In a previous post, I had discussed requirements for accessible means of egress in new construction: Grade Level Accessible Exits

While all means of egress are required to be accessible in new construction, it is not a requirement for renovations or alterations.  From the Texas Accessibility Standards:

4.1.6(1)(g) In alterations, the requirements of 4.1.3(9), 4.3.10 and 4.3.11 do not apply.

Section 4.1.3(9) requires accessible exits in the same number as code required exits and permits areas of rescue assistance (ARAs) to be used when conditions preclude accessible exits;

Section 4.3.10 requires that accessible routes shall also serve as means of egress, and;

Section 4.3.11 defines (ARAs).

Therefore, an existing facility that is being altered is only required to have one accessible entrance.  Extra, existing, exits and entrances (nice alliteration) are not required to be made accessible.

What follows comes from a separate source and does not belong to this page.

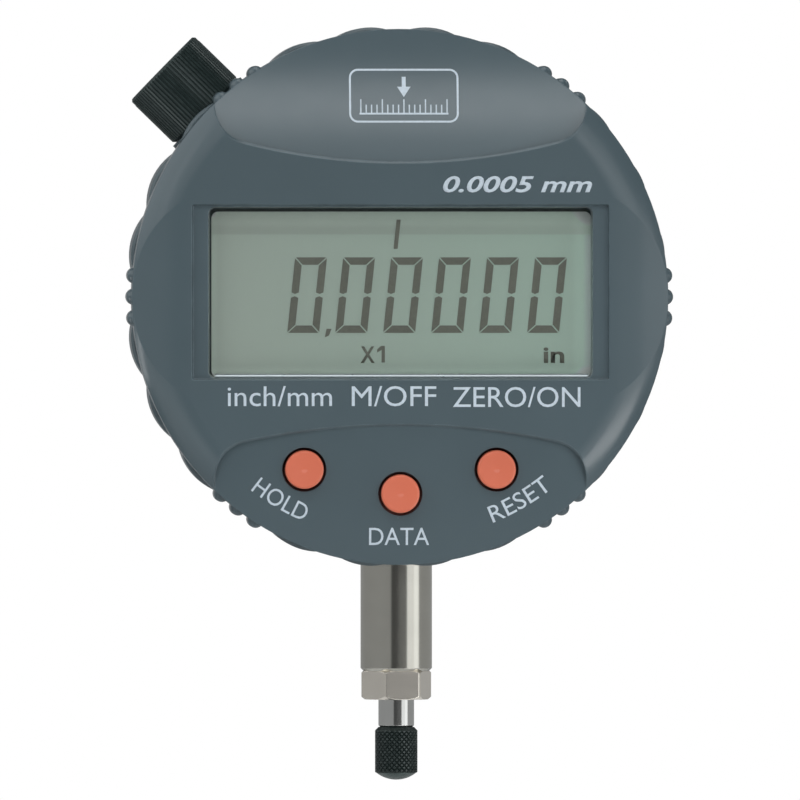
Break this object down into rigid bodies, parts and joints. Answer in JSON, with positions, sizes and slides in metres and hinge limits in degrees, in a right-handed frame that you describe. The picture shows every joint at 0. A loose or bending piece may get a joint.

Even if an existing entrance is being altered, it is not necessarilly required to be made accessible:

4.1.6(1)(h)* Entrances: If a planned alteration entails alterations to an entrance, and the building has an accessible principal or primary entrance, the entrance being altered is not required to comply with 4.1.3(8), (except to the extent required by 4.1.6(2)), unless the altered entrance will become a principal or primary entrance by design or function. If a particular entrance is not made accessible, appropriate accessible signage indicating the location of the nearest accessible entrance(s) shall be installed at or near the inaccessible entrance, such that a person with disabilities will not be required to retrace the approach route from the inaccessible entrance.

Now according to section 4.1.5, additions are to be regarded as alterations.  But this does not mean that the new exits from an addition are exempt from access.  “Each space or element added to the existing building or facility shall comply with the applicable provisions of 4.1.1 to 4.1.3…” including accessible exits and/or the provision of ARAs.

You may be wondering why accessible means of egress are not required in existing buildings.  But keep in mind that the Standards are a minimum requirement.